As regards milk supply and food security, the fact is that most of Britain’s milk comes from bigger farms. In 2008/09, 3,484 farms jointly produced more than one million litres of milk. This accounted for 59 per cent of the total milk supply in Britain. In contrast, 5,008 farms (40 per cent of the industry) produced less than 500,000 litres of milk – just 13 per cent. These 5,008 farms could go out of business without affecting the milk supply drastically.
Farmers for Action argues that the livelihoods of the farmers from these 5,008 farms need special protection from the market. But they already have such protection – that is how they have been able to survive up to this point even though their contribution to the national milk supply is negligible. Society is being asked to subsidise people who run unproductive businesses. But these businesses are largely unproductive and unprofitable because of subsidies, because they are shielded from what every other small business owner in the country has to face – the realities of economic life.

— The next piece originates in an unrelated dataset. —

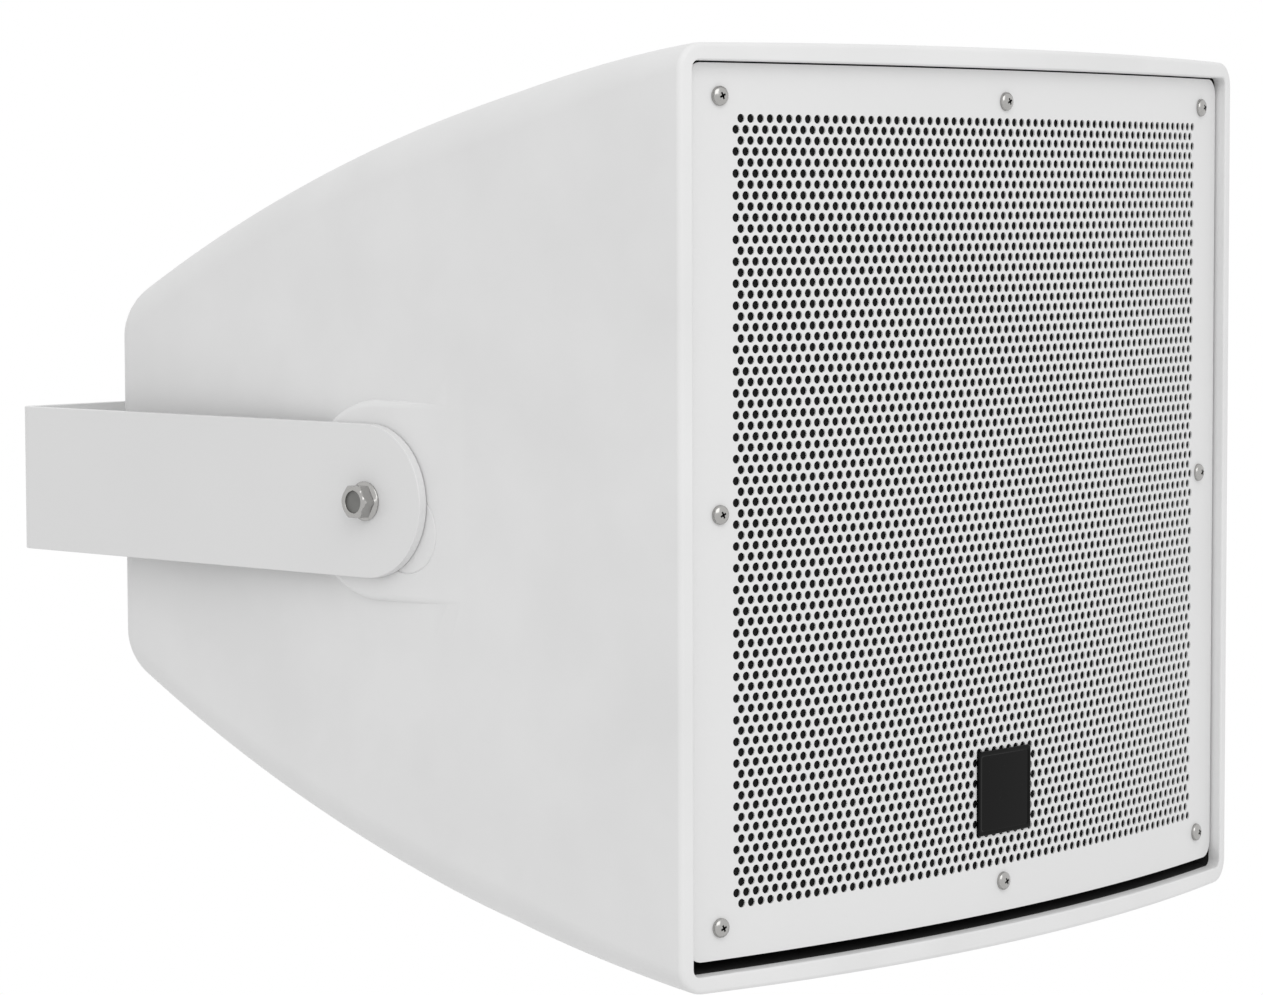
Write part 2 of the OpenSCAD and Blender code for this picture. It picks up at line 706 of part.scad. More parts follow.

As a National Farmers Union (NFU) spokeswoman said: ‘We are not talking about large businesses here. They are small firms, often one- or two-man bands, who have large overdrafts and quite big loans.’ This doesn’t sound much different from lots of small businesses in many different sectors throughout Britain. Farmers are generally a resourceful, able and self-sufficient bunch who should welcome opportunity; the special pleading from Farmers for Action is doing them no favours. Farming is not special – and it needs to sink or swim like any other sector of the economy.
The bottom line is that milk should be cheap. Developments in agricultural productivity and practices have consistently lowered the price of food to the consumer. Cheap food is the agricultural sector’s contribution to the development of modern society and needs to continue. If farms with 117 cows cannot contribute to the continued lowering of prices, then what is their reason for existing?